The 58 seconds math is real but it's a trap to think about it that way mid-test, because not every question takes the same time. The CAA questions on valuation methodology and the math-heavy ones (calculating ACV, depreciation, prior damage deductions) will eat two minutes each if you let them, while the straight definition/terminology questions you can knock out in 15 seconds. So your average isn't 58 across the board — it's like 20 seconds on the easy half buying you the extra time you need on the appraisal-calculation half.

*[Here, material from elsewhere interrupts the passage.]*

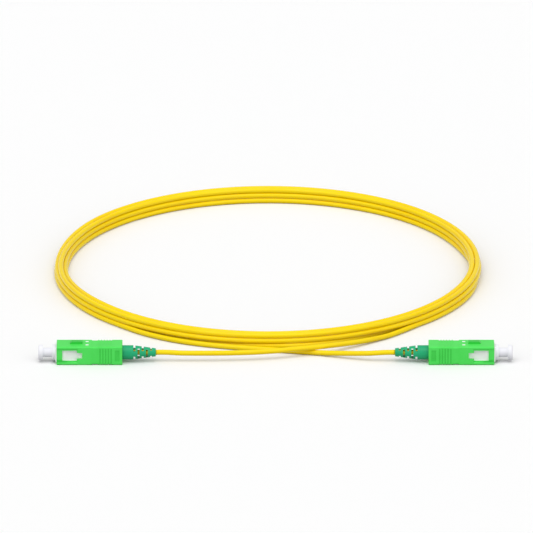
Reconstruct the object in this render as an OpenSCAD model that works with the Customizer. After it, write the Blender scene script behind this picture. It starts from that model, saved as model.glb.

Here's the concrete thing that fixed this for me: do a flagging pass. First time through, if a question needs actual scratch-paper math or you're stuck between two answers, pick your gut answer, flag it, and move on immediately — don't burn 90 seconds there on the first lap. The point is to reach question 135 with maybe 25 minutes left, then go back to the flagged ones with no clock anxiety because you already have an answer banked for every single one. Running out with 11 left almost always means you spent too long agonizing early, not that you're actually slow.

One drill that helped me build the speed: take a full caa practice test but give yourself only 90 minutes instead of 124. When you force the shorter window in practice, the real 124 feels roomy, and you stop second-guessing the easy ones. Also time yourself per section so you find out which topic is actually slowing you down — for most people it's the condition-assessment and adjustment questions, not the regulatory stuff.